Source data
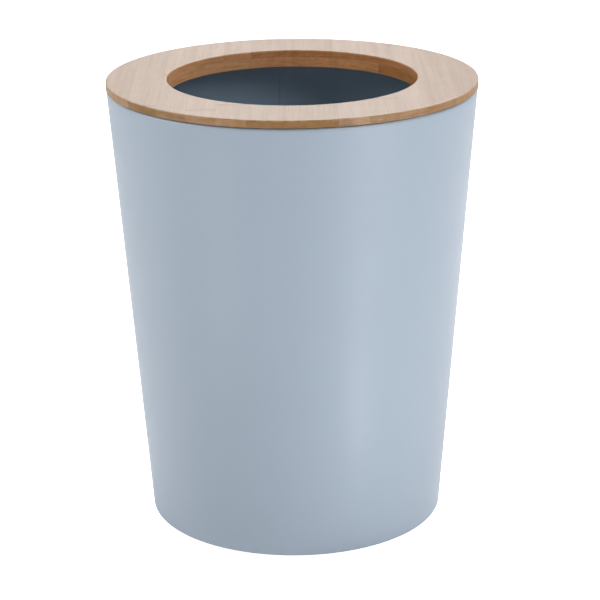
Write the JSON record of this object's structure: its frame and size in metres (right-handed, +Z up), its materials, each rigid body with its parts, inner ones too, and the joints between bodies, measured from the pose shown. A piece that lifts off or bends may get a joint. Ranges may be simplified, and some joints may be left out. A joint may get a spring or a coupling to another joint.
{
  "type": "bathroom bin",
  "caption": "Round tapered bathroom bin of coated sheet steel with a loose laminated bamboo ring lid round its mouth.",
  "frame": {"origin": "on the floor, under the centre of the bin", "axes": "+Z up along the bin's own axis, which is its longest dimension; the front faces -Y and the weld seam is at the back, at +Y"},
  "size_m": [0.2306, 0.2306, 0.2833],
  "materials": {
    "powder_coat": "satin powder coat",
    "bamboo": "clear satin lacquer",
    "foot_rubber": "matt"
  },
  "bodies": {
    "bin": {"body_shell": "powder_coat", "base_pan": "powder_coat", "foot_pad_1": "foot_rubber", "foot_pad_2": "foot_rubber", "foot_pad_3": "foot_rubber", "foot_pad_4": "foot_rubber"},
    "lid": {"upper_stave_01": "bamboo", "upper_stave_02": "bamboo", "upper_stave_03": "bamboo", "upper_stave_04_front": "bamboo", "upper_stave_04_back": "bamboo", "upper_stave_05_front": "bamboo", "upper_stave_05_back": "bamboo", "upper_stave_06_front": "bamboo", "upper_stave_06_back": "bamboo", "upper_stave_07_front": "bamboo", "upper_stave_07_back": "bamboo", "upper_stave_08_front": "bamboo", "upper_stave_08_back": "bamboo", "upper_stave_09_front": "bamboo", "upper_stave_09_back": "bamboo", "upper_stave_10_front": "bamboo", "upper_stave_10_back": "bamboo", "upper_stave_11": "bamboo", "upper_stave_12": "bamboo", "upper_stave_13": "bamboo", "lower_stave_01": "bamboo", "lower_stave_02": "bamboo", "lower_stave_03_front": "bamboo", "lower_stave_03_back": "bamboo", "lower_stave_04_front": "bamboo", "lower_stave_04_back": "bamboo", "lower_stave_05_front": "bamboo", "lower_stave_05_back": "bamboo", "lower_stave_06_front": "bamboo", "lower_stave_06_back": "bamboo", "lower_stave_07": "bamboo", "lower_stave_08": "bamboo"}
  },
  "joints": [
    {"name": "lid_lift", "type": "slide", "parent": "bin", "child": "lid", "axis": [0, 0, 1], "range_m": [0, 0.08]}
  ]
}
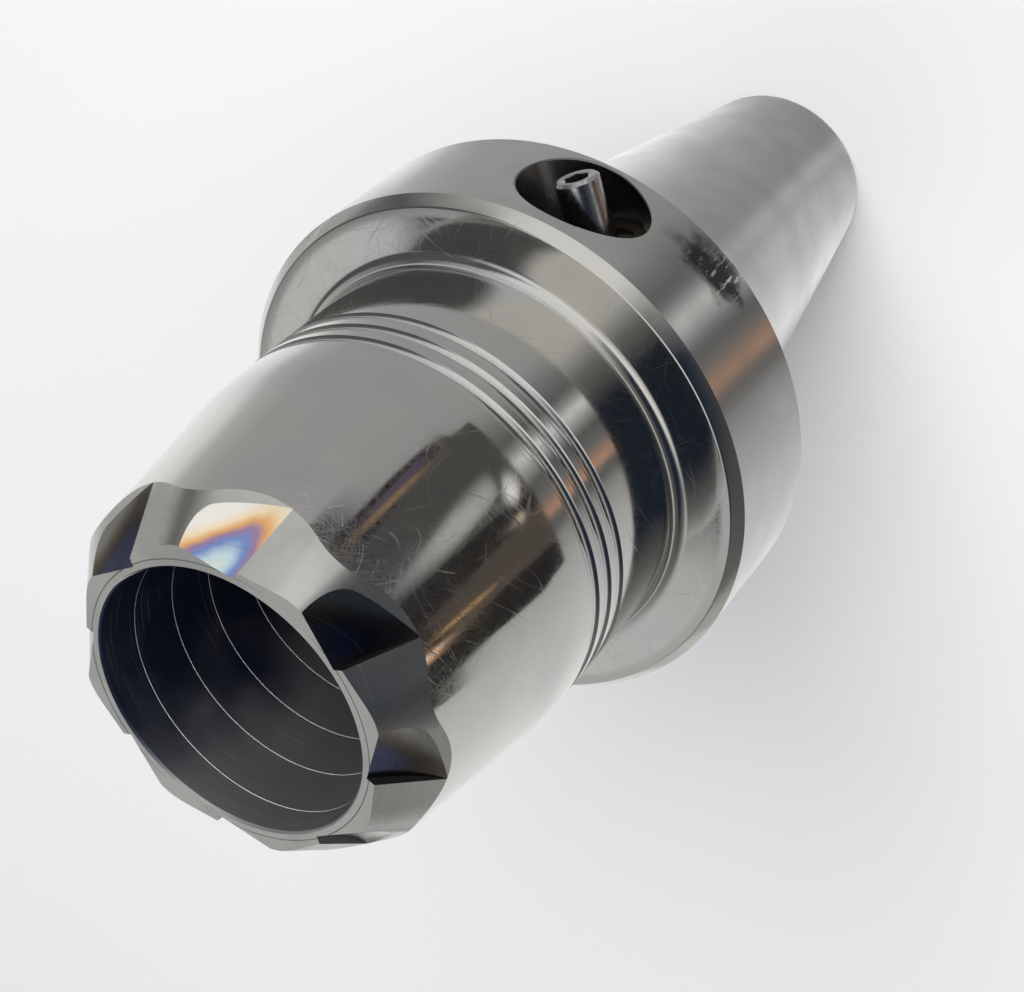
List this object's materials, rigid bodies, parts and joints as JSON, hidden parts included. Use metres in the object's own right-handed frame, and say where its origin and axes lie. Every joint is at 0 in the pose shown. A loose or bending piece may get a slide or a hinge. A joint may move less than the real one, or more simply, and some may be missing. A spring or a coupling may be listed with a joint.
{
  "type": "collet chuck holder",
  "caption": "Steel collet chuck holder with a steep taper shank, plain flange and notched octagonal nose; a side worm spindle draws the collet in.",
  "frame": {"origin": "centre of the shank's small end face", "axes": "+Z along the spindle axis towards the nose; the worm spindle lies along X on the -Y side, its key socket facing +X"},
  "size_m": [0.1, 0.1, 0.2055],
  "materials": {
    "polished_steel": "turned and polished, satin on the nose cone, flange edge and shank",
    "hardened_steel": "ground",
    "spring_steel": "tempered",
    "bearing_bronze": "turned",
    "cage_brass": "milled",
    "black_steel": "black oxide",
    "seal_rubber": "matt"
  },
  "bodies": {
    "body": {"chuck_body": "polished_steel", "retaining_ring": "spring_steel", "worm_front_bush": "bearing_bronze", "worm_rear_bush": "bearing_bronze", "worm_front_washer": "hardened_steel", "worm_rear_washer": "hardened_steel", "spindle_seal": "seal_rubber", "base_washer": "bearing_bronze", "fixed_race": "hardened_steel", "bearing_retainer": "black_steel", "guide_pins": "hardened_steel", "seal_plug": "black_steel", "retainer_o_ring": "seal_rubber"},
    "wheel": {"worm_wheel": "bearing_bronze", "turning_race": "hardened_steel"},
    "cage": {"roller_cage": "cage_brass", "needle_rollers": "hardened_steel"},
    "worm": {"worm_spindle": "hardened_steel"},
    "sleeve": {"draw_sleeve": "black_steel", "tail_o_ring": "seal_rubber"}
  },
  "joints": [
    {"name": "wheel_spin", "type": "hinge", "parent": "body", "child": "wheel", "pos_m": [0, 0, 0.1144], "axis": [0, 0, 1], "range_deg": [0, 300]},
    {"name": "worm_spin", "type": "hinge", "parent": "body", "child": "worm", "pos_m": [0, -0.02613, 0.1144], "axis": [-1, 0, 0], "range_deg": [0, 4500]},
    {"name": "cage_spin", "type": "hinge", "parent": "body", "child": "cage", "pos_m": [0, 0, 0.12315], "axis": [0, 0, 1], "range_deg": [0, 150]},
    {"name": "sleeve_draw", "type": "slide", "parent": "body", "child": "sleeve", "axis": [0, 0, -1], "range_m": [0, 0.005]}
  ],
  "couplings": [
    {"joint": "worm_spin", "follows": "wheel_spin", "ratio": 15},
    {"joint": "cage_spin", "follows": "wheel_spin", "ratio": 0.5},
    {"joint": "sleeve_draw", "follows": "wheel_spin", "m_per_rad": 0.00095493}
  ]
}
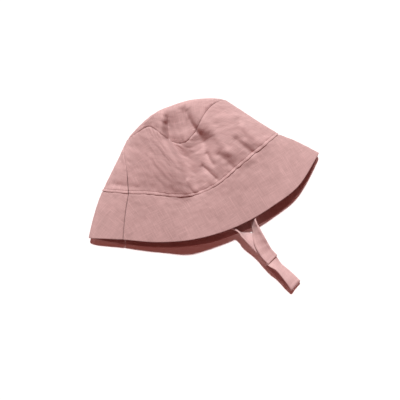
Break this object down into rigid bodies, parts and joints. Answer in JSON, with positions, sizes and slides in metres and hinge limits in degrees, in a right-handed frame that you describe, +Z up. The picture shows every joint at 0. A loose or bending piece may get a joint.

REQUIREMENT: Please repeat all the records above exactly as they appear.

TASK RESPONSE:
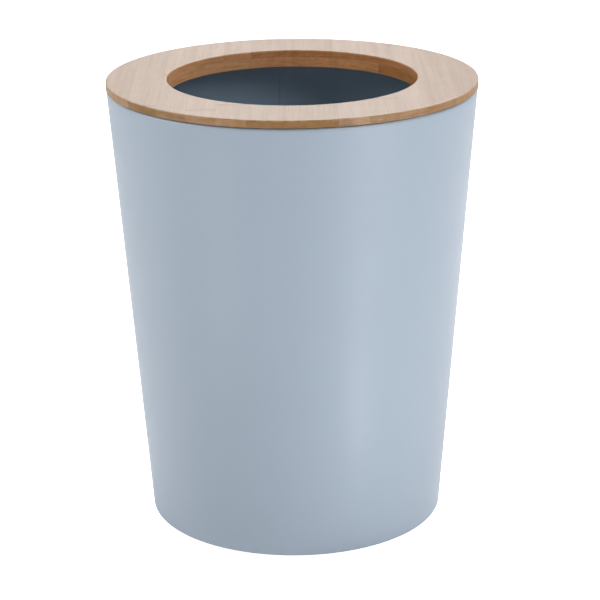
Write the JSON record of this object's structure: its frame and size in metres (right-handed, +Z up), its materials, each rigid body with its parts, inner ones too, and the joints between bodies, measured from the pose shown. A piece that lifts off or bends may get a joint. Ranges may be simplified, and some joints may be left out. A joint may get a spring or a coupling to another joint.
{
  "type": "bathroom bin",
  "caption": "Round tapered bathroom bin of coated sheet steel with a loose laminated bamboo ring lid round its mouth.",
  "frame": {"origin": "on the floor, under the centre of the bin", "axes": "+Z up along the bin's own axis, which is its longest dimension; the front faces -Y and the weld seam is at the back, at +Y"},
  "size_m": [0.2306, 0.2306, 0.2833],
  "materials": {
    "powder_coat": "satin powder coat",
    "bamboo": "clear satin lacquer",
    "foot_rubber": "matt"
  },
  "bodies": {
    "bin": {"body_shell": "powder_coat", "base_pan": "powder_coat", "foot_pad_1": "foot_rubber", "foot_pad_2": "foot_rubber", "foot_pad_3": "foot_rubber", "foot_pad_4": "foot_rubber"},
    "lid": {"upper_stave_01": "bamboo", "upper_stave_02": "bamboo", "upper_stave_03": "bamboo", "upper_stave_04_front": "bamboo", "upper_stave_04_back": "bamboo", "upper_stave_05_front": "bamboo", "upper_stave_05_back": "bamboo", "upper_stave_06_front": "bamboo", "upper_stave_06_back": "bamboo", "upper_stave_07_front": "bamboo", "upper_stave_07_back": "bamboo", "upper_stave_08_front": "bamboo", "upper_stave_08_back": "bamboo", "upper_stave_09_front": "bamboo", "upper_stave_09_back": "bamboo", "upper_stave_10_front": "bamboo", "upper_stave_10_back": "bamboo", "upper_stave_11": "bamboo", "upper_stave_12": "bamboo", "upper_stave_13": "bamboo", "lower_stave_01": "bamboo", "lower_stave_02": "bamboo", "lower_stave_03_front": "bamboo", "lower_stave_03_back": "bamboo", "lower_stave_04_front": "bamboo", "lower_stave_04_back": "bamboo", "lower_stave_05_front": "bamboo", "lower_stave_05_back": "bamboo", "lower_stave_06_front": "bamboo", "lower_stave_06_back": "bamboo", "lower_stave_07": "bamboo", "lower_stave_08": "bamboo"}
  },
  "joints": [
    {"name": "lid_lift", "type": "slide", "parent": "bin", "child": "lid", "axis": [0, 0, 1], "range_m": [0, 0.08]}
  ]
}
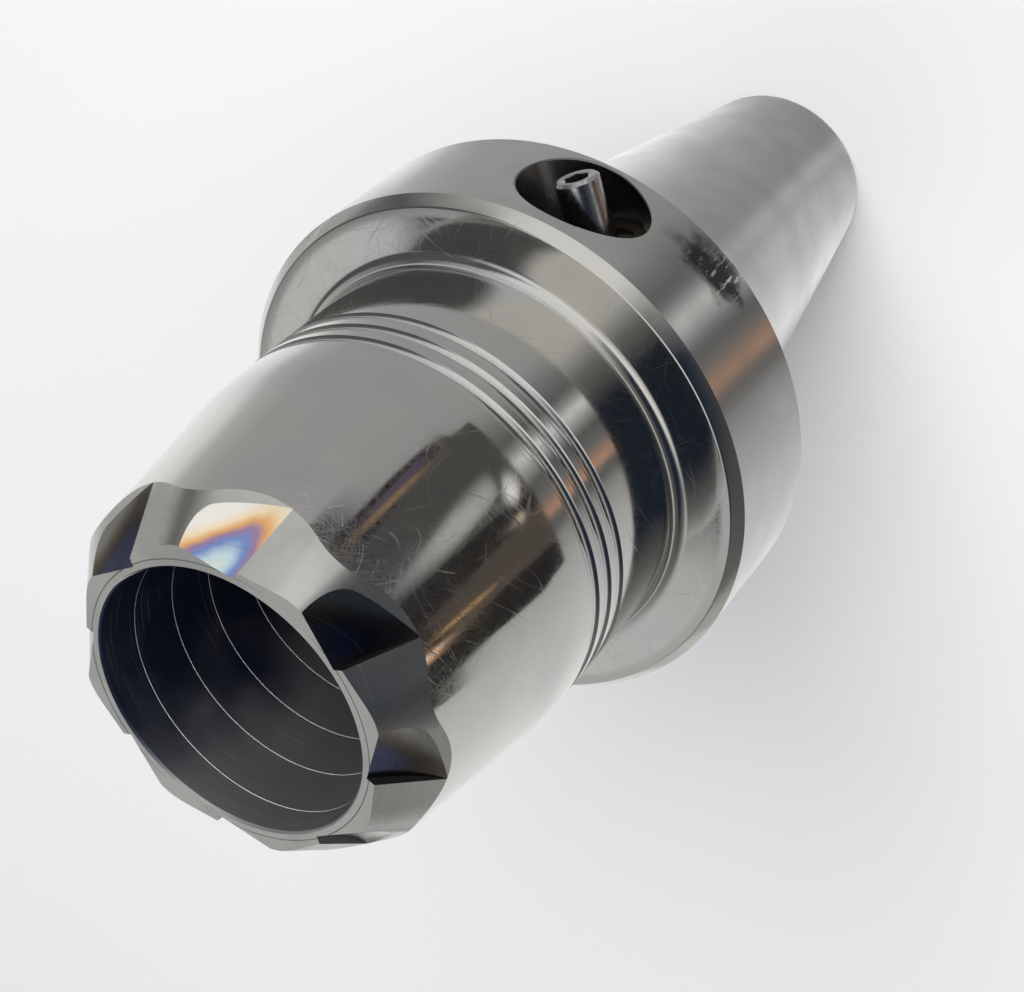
List this object's materials, rigid bodies, parts and joints as JSON, hidden parts included. Use metres in the object's own right-handed frame, and say where its origin and axes lie. Every joint is at 0 in the pose shown. A loose or bending piece may get a slide or a hinge. A joint may move less than the real one, or more simply, and some may be missing. A spring or a coupling may be listed with a joint.
{
  "type": "collet chuck holder",
  "caption": "Steel collet chuck holder with a steep taper shank, plain flange and notched octagonal nose; a side worm spindle draws the collet in.",
  "frame": {"origin": "centre of the shank's small end face", "axes": "+Z along the spindle axis towards the nose; the worm spindle lies along X on the -Y side, its key socket facing +X"},
  "size_m": [0.1, 0.1, 0.2055],
  "materials": {
    "polished_steel": "turned and polished, satin on the nose cone, flange edge and shank",
    "hardened_steel": "ground",
    "spring_steel": "tempered",
    "bearing_bronze": "turned",
    "cage_brass": "milled",
    "black_steel": "black oxide",
    "seal_rubber": "matt"
  },
  "bodies": {
    "body": {"chuck_body": "polished_steel", "retaining_ring": "spring_steel", "worm_front_bush": "bearing_bronze", "worm_rear_bush": "bearing_bronze", "worm_front_washer": "hardened_steel", "worm_rear_washer": "hardened_steel", "spindle_seal": "seal_rubber", "base_washer": "bearing_bronze", "fixed_race": "hardened_steel", "bearing_retainer": "black_steel", "guide_pins": "hardened_steel", "seal_plug": "black_steel", "retainer_o_ring": "seal_rubber"},
    "wheel": {"worm_wheel": "bearing_bronze", "turning_race": "hardened_steel"},
    "cage": {"roller_cage": "cage_brass", "needle_rollers": "hardened_steel"},
    "worm": {"worm_spindle": "hardened_steel"},
    "sleeve": {"draw_sleeve": "black_steel", "tail_o_ring": "seal_rubber"}
  },
  "joints": [
    {"name": "wheel_spin", "type": "hinge", "parent": "body", "child": "wheel", "pos_m": [0, 0, 0.1144], "axis": [0, 0, 1], "range_deg": [0, 300]},
    {"name": "worm_spin", "type": "hinge", "parent": "body", "child": "worm", "pos_m": [0, -0.02613, 0.1144], "axis": [-1, 0, 0], "range_deg": [0, 4500]},
    {"name": "cage_spin", "type": "hinge", "parent": "body", "child": "cage", "pos_m": [0, 0, 0.12315], "axis": [0, 0, 1], "range_deg": [0, 150]},
    {"name": "sleeve_draw", "type": "slide", "parent": "body", "child": "sleeve", "axis": [0, 0, -1], "range_m": [0, 0.005]}
  ],
  "couplings": [
    {"joint": "worm_spin", "follows": "wheel_spin", "ratio": 15},
    {"joint": "cage_spin", "follows": "wheel_spin", "ratio": 0.5},
    {"joint": "sleeve_draw", "follows": "wheel_spin", "m_per_rad": 0.00095493}
  ]
}
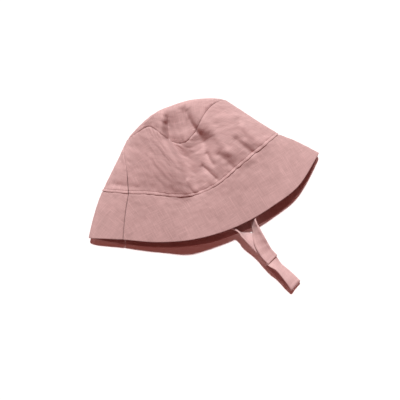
Break this object down into rigid bodies, parts and joints. Answer in JSON, with positions, sizes and slides in metres and hinge limits in degrees, in a right-handed frame that you describe, +Z up. The picture shows every joint at 0. A loose or bending piece may get a joint.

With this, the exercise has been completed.